• [Given exercise]: For the material that follows, list every line containing the word "record".

Start of Stored data

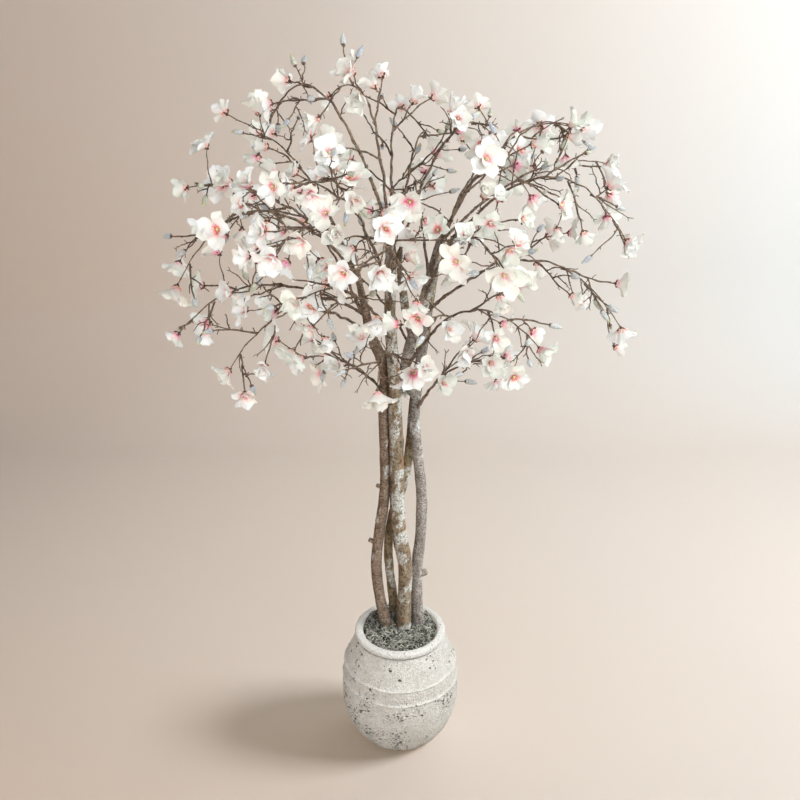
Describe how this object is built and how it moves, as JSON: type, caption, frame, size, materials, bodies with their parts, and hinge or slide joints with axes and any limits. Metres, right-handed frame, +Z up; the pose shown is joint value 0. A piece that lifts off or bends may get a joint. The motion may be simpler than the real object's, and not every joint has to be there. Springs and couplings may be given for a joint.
{
  "type": "potted artificial magnolia tree",
  "caption": "Artificial magnolia tree: bare natural stems in a rough banded pot, arching twigs with open cream and pink blossom and furry buds.",
  "frame": {"origin": "centre of the pot's flat underside, on the floor", "axes": "+Z up along the stems, -Y towards the side seen first"},
  "size_m": [1.2494, 1.1797, 2.1217],
  "materials": {
    "stoneware": "rough off-white cast stone, pitted with small dark pores, more of them low down",
    "cement": "plain cement filling, hidden under the moss",
    "moss": "curly grey-green dried moss",
    "lichen": "wiry pale grey-green lichen tufts",
    "brown_bark": "natural tan-brown bark, finely cracked",
    "lichen_bark": "natural bark with white and grey-green lichen patches and orange-brown spots",
    "grey_bark": "smooth grey natural bark",
    "dark_bark": "dark brown natural bark",
    "twig_bark": "dark brown moulded twig with knots and flecks",
    "blossom": "soft cream petals flushed pink at the heart, furry grey-blue buds"
  },
  "bodies": {
    "root": {"pot": "stoneware", "pot_fill": "cement", "moss_bed": "moss", "left_stem": "brown_bark", "centre_stem": "lichen_bark", "right_stem": "grey_bark", "back_stem": "dark_bark", "right_fork": "grey_bark", "centre_fork": "lichen_bark", "top_lichen": "lichen", "fork_lichen": "lichen", "bough_left_top": "twig_bark", "bough_left_arch": "twig_bark", "bough_left_out": "twig_bark", "bough_left_low": "twig_bark", "bough_top_left": "twig_bark", "bough_top_right": "twig_bark", "bough_right_top": "twig_bark", "bough_right_high": "twig_bark", "bough_right_back": "twig_bark", "bough_right_out": "twig_bark", "bough_right_low": "twig_bark", "bough_front_left_high": "twig_bark", "bough_front_left": "twig_bark", "bough_front_left_low": "twig_bark", "bough_front": "twig_bark", "bough_front_right": "twig_bark", "bough_back_left": "twig_bark", "bough_back": "twig_bark", "bough_back_right": "twig_bark", "bough_back_low_left": "twig_bark", "mass_left_top": "blossom", "mass_left_arch": "blossom", "mass_left_out": "blossom", "mass_left_low": "blossom", "mass_top_left": "blossom", "mass_top_right": "blossom", "mass_right_top": "blossom", "mass_right_high": "blossom", "mass_right_back": "blossom", "mass_right_out": "blossom", "mass_right_low": "blossom", "mass_front_left_high": "blossom", "mass_front_left": "blossom", "mass_front_left_low": "blossom", "mass_front": "blossom", "mass_front_right": "blossom", "mass_back_left": "blossom", "mass_back": "blossom", "mass_back_right": "blossom", "mass_back_low_left": "blossom", "mass_left_up": "blossom", "mass_left_under": "blossom", "mass_top_peak": "blossom", "mass_top_back": "blossom", "mass_right_arch": "blossom", "mass_right_under": "blossom", "mass_front_low": "blossom", "mass_middle_back": "blossom"}
  },
  "joints": []
}
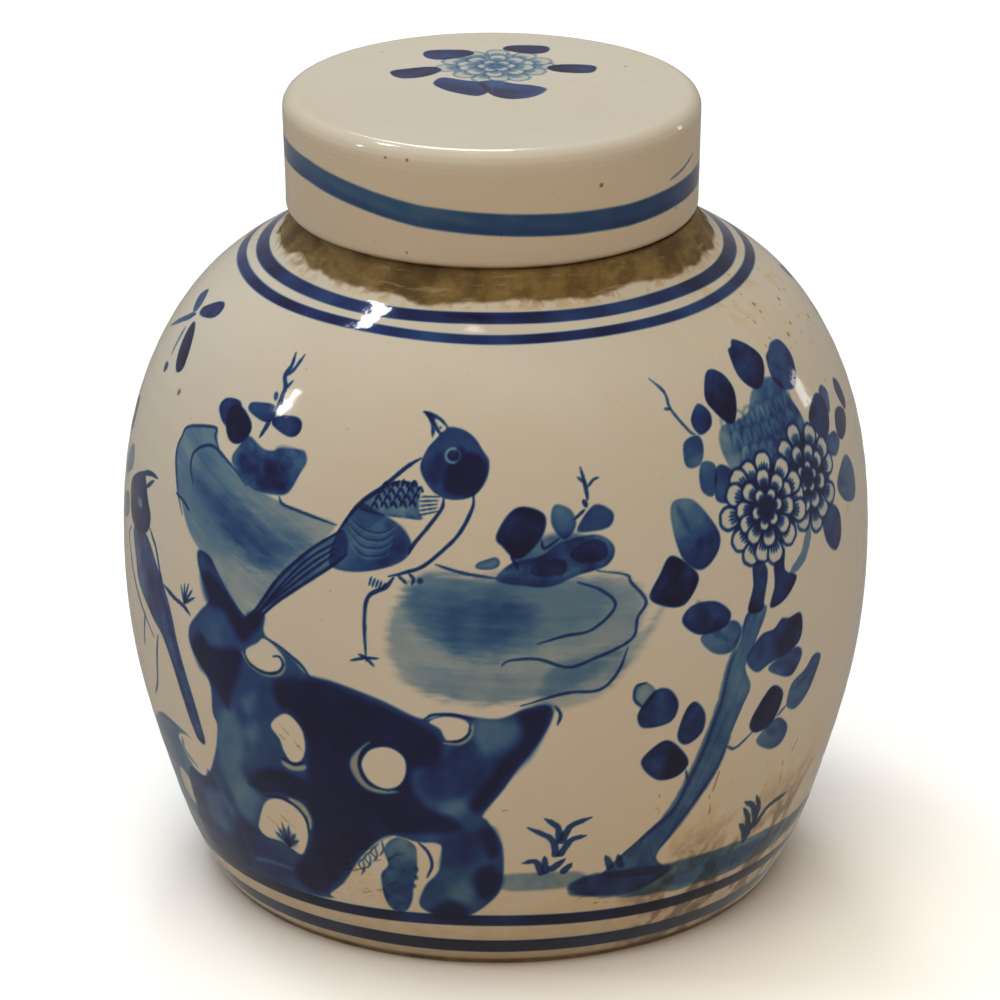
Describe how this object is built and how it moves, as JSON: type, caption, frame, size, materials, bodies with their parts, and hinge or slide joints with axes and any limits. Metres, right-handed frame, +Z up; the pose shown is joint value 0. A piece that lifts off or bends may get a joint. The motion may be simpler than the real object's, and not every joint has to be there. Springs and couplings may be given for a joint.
{
  "type": "ginger jar",
  "caption": "Egg-shaped glazed porcelain jar with a flat cap lid that lifts off a short upright neck, painted in blue.",
  "frame": {"origin": "centre of the foot ring, on the surface that the jar stands on", "axes": "+Z up along the axis that the jar was thrown round; -Y towards the painted front"},
  "size_m": [0.2042, 0.2042, 0.2204],
  "materials": {
    "jar_glaze": "gloss, with cobalt painting; bare clay on the neck, lid seat and foot ring",
    "lid_glaze": "gloss, with cobalt painting; bare clay on the skirt's lower edge and inside"
  },
  "bodies": {
    "jar": {"jar_body": "jar_glaze"},
    "lid": {"lid": "lid_glaze"}
  },
  "joints": [
    {"name": "lid_lift", "type": "slide", "parent": "jar", "child": "lid", "axis": [0, 0, 1], "range_m": [0, 0.06]}
  ]
}
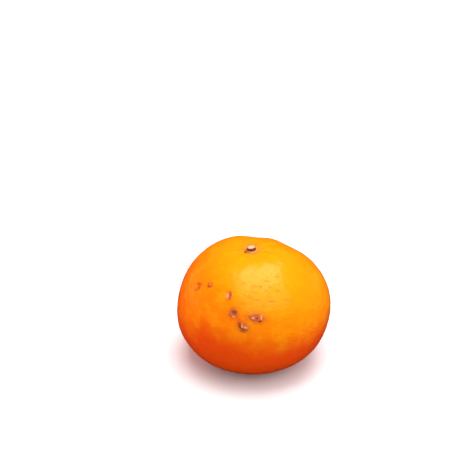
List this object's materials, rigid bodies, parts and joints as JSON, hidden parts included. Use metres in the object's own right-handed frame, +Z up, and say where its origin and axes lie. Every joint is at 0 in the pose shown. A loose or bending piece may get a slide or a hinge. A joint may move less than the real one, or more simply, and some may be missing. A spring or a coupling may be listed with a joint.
{
  "type": "kara mandarin",
  "caption": "Whole kara mandarin as picked: a squat orange citrus fruit with a dipped, furrowed stem end, dried calyx and clipped stalk stub, resting on a small flat spot.",
  "frame": {"origin": "centre of the fruit's box in plan, at the surface that it rests on", "axes": "+Z up towards the stem end; -Y towards the viewer; +X to the viewer's right"},
  "size_m": [0.0696, 0.0696, 0.0559],
  "materials": {
    "peel": "satin, waxy, finely pored orange citrus peel",
    "dry_calyx": "matt, dry brown",
    "cut_stalk": "matt, pale cut wood with a brown rim"
  },
  "bodies": {
    "root": {"fruit": "peel", "calyx": "dry_calyx", "stem_stub": "cut_stalk"}
  },
  "joints": []
}
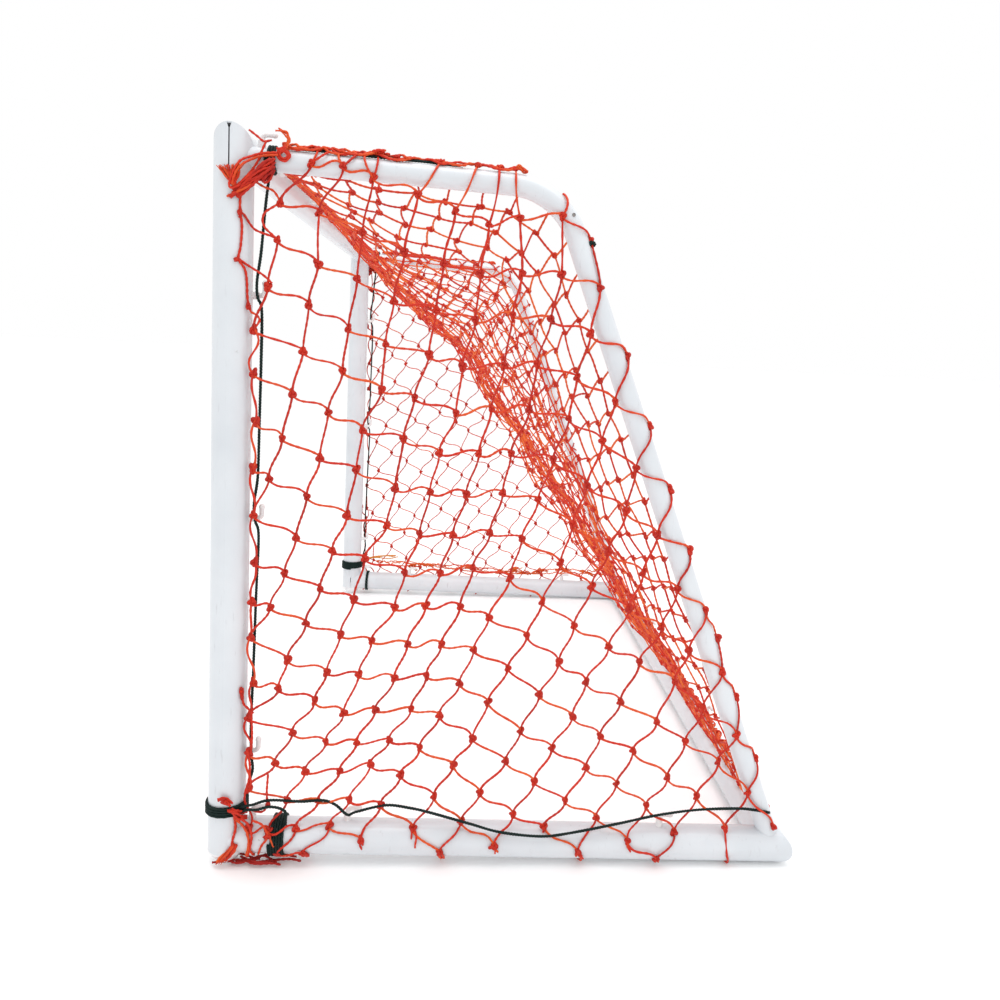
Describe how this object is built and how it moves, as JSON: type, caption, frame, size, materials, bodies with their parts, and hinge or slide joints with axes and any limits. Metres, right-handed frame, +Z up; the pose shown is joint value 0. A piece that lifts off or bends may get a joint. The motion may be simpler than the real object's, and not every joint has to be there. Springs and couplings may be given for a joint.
{
  "type": "hockey goal net",
  "caption": "Small practice goal: white painted steel tube frame with sloping side hoops, moulded net hooks and a red knotted twine net laced on with dark green cord.",
  "frame": {"origin": "on the ground, at the middle of the goal's width and depth", "axes": "+Z up; -Y out of the goal mouth, towards the shooter; +X to the right for somebody who looks into the mouth"},
  "size_m": [1.2262, 0.7683, 0.914],
  "materials": {
    "frame_paint": "white powder coat, semi-gloss, light scuffs",
    "hooks": "white moulded nylon",
    "caps": "white moulded plug, scuffed",
    "steel_fittings": "dark zinc plate",
    "twine": "red twisted polyethylene twine, knotted",
    "lacing": "dark green twisted polyethylene cord"
  },
  "bodies": {
    "root": {"right_post": "frame_paint", "left_post": "frame_paint", "crossbar": "frame_paint", "right_base_tube": "frame_paint", "left_base_tube": "frame_paint", "rear_base_bar": "frame_paint", "right_top_bend": "frame_paint", "left_top_bend": "frame_paint", "right_back_stay": "frame_paint", "left_back_stay": "frame_paint", "right_stay_sleeve": "steel_fittings", "left_stay_sleeve": "steel_fittings", "stay_rivets": "steel_fittings", "right_foot_cap": "caps", "left_foot_cap": "caps", "right_post_hooks": "hooks", "left_post_hooks": "hooks", "right_base_hooks": "hooks", "left_base_hooks": "hooks", "top_hooks": "hooks", "crossbar_hooks": "hooks", "rear_bar_hooks": "hooks", "right_side_net": "twine", "left_side_net": "twine", "back_net": "twine", "right_post_cord": "lacing", "left_post_cord": "lacing", "right_base_cord": "lacing", "right_top_cord": "lacing", "right_tie_cord": "lacing", "crossbar_cord": "lacing", "right_post_wrap": "lacing", "left_post_wrap": "lacing", "right_base_wrap": "lacing", "left_base_wrap": "lacing", "right_top_wrap": "lacing", "left_top_wrap": "lacing"}
  },
  "joints": []
}
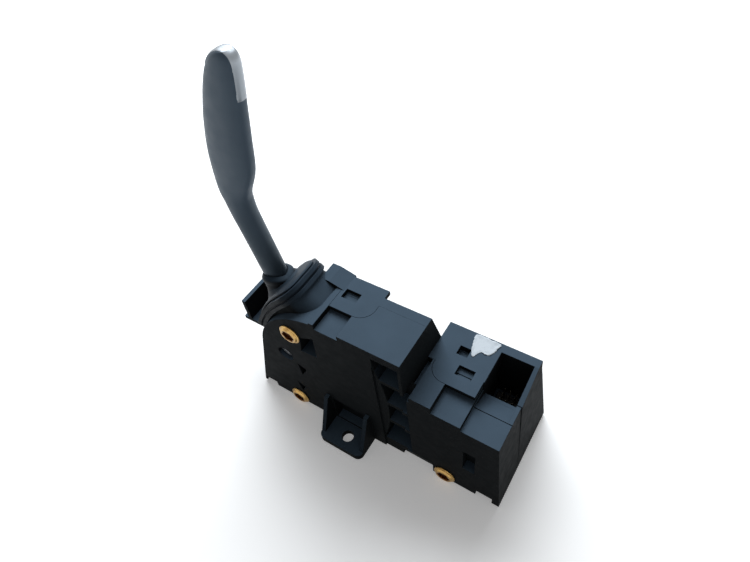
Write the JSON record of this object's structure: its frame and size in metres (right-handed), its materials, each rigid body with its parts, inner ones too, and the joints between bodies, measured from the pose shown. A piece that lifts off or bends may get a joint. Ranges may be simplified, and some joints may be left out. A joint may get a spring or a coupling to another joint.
{
  "type": "gear selector stalk",
  "caption": "Steering-column gear selector: boxed sensor module with bolt lug and connector socket, rubber boot and a tilting paddle lever.",
  "frame": {"origin": "centre of the lug's bolt hole at the mounting face under the lug", "axes": "+Z out of the mounting face towards the lever's tip, +X along the module towards the connector, +Y from the front plate to the back"},
  "size_m": [0.1394, 0.0619, 0.1766],
  "materials": {
    "housing_plastic": "glass-filled moulding, satin black",
    "frame_plastic": "black moulding",
    "boot_rubber": "matt black rubber",
    "soft_touch_plastic": "soft-touch lacquer, dark grey",
    "silver_trim": "satin silver",
    "natural_plastic": "natural acetal",
    "steel": "ground steel",
    "bush_bronze": "sintered bronze",
    "ferrite": "sintered magnet",
    "board_laminate": "solder mask over laminate",
    "chip_resin": "moulded resin",
    "contact_plating": "plated contacts",
    "screw_plating": "yellow zinc plating",
    "label_paper": "bare white label stock"
  },
  "bodies": {
    "housing": {"front_housing": "housing_plastic", "rear_housing": "housing_plastic", "boot_frame": "frame_plastic", "boot": "boot_rubber", "front_bush": "bush_bronze", "rear_bush": "bush_bronze", "detent_track": "natural_plastic", "stop_pads": "boot_rubber", "circuit_board": "board_laminate", "board_chips": "chip_resin", "hall_sensors": "chip_resin", "board_screws": "steel", "connector_header": "frame_plastic", "connector_pins": "contact_plating", "housing_screws": "screw_plating", "label_remnant": "label_paper"},
    "lever": {"lever_core": "steel", "lever_grip": "soft_touch_plastic", "lever_trim": "silver_trim", "collar_ring": "boot_rubber", "selector_carrier": "natural_plastic", "pivot_shaft": "steel", "shaft_clip": "steel", "lever_pin": "steel", "position_magnet": "ferrite", "detent_spring": "steel"},
    "plunger": {"detent_plunger": "steel"}
  },
  "joints": [
    {"name": "lever_tilt", "type": "hinge", "parent": "housing", "child": "lever", "pos_m": [-0.0307, 0.0204, 0.042], "axis": [0, 1, 0], "range_deg": [-8, 8], "stiffness_Nm_per_rad": 2, "deforming": ["boot"]},
    {"name": "plunger_slide", "type": "slide", "parent": "lever", "child": "plunger", "axis": [1, 0, 0], "range_m": [-0.0015, 0], "stiffness_N_per_m": 500, "springref_m": 0.004, "deforming": ["detent_spring"]}
  ]
}
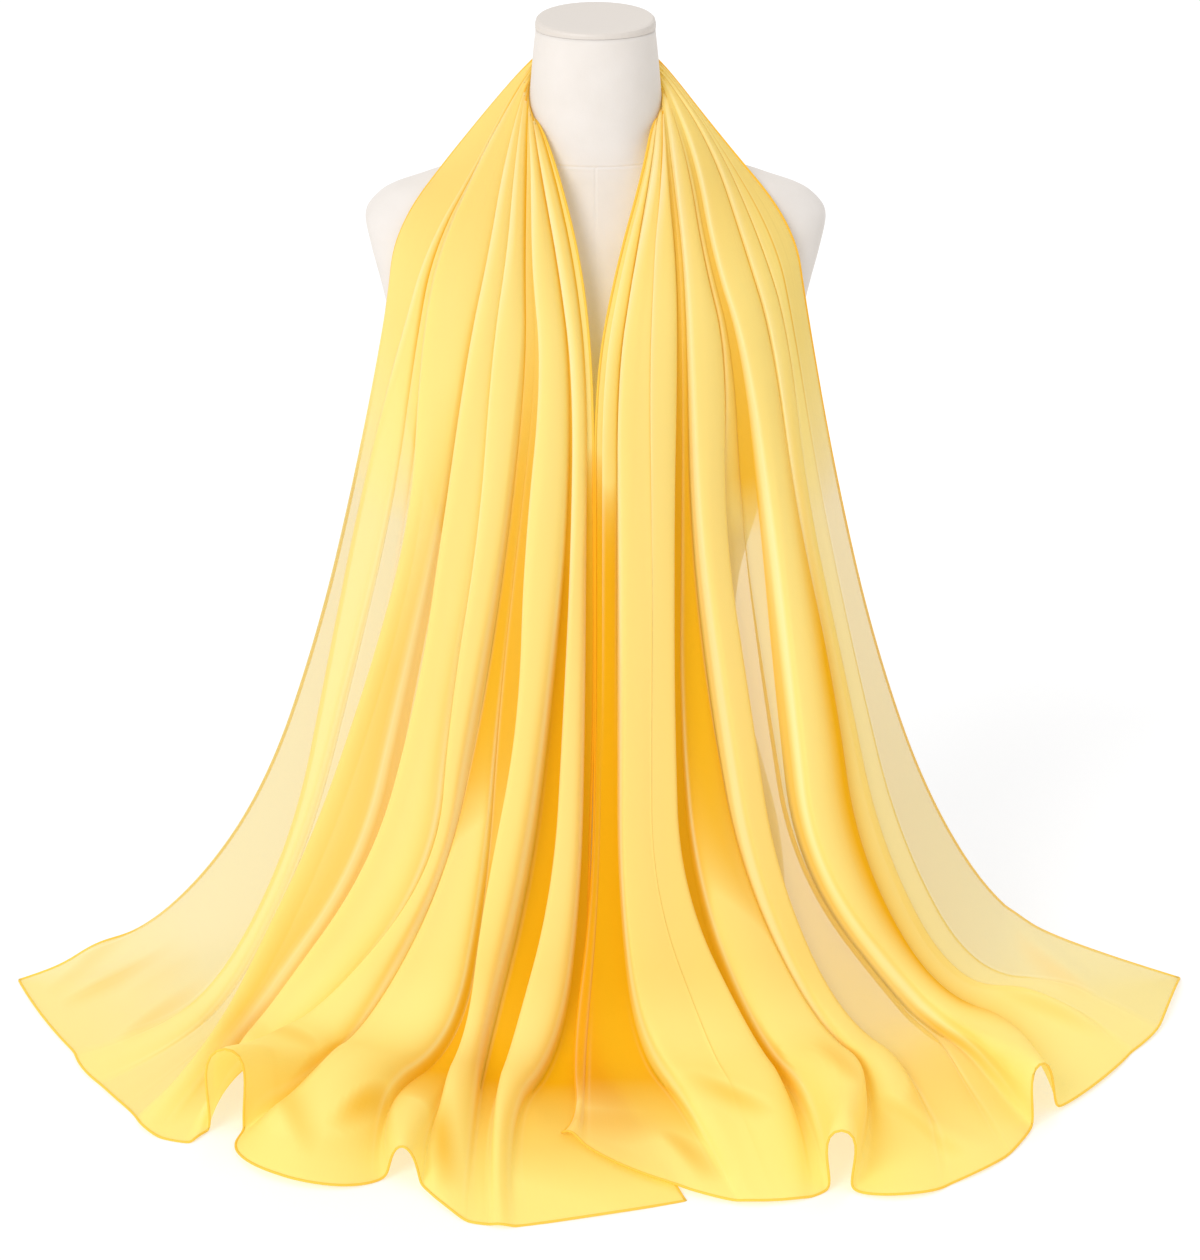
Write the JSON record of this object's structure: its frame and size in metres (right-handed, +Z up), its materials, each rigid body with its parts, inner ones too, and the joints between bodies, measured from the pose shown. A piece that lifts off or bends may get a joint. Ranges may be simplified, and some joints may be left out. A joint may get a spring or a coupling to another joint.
{
  "type": "chiffon scarf on a dress form",
  "caption": "Sheer rectangular scarf gathered behind the neck of a limbless dress form, its two halves hanging in deep folds and trailing on the floor in front.",
  "frame": {"origin": "on the floor, under the middle of the form's base board", "axes": "+Z up, the form and the scarf's open front face -Y, +X is to the viewer's right"},
  "size_m": [0.9825, 0.5631, 0.8221],
  "materials": {
    "chiffon": "sheer plain weave with a soft sheen",
    "form_cover": "matte stretched jersey with sewn seams",
    "form_cap": "satin off-white paint",
    "board_paint": "matte paint"
  },
  "bodies": {
    "root": {"scarf_neck_band": "chiffon", "scarf_left_fall": "chiffon", "scarf_right_fall": "chiffon", "form_torso": "form_cover", "form_neck_cap": "form_cap", "form_base_board": "board_paint"}
  },
  "joints": []
}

End of Stored data

• [Exercise result]:
Write the JSON record of this object's structure: its frame and size in metres (right-handed), its materials, each rigid body with its parts, inner ones too, and the joints between bodies, measured from the pose shown. A piece that lifts off or bends may get a joint. Ranges may be simplified, and some joints may be left out. A joint may get a spring or a coupling to another joint.
Write the JSON record of this object's structure: its frame and size in metres (right-handed, +Z up), its materials, each rigid body with its parts, inner ones too, and the joints between bodies, measured from the pose shown. A piece that lifts off or bends may get a joint. Ranges may be simplified, and some joints may be left out. A joint may get a spring or a coupling to another joint.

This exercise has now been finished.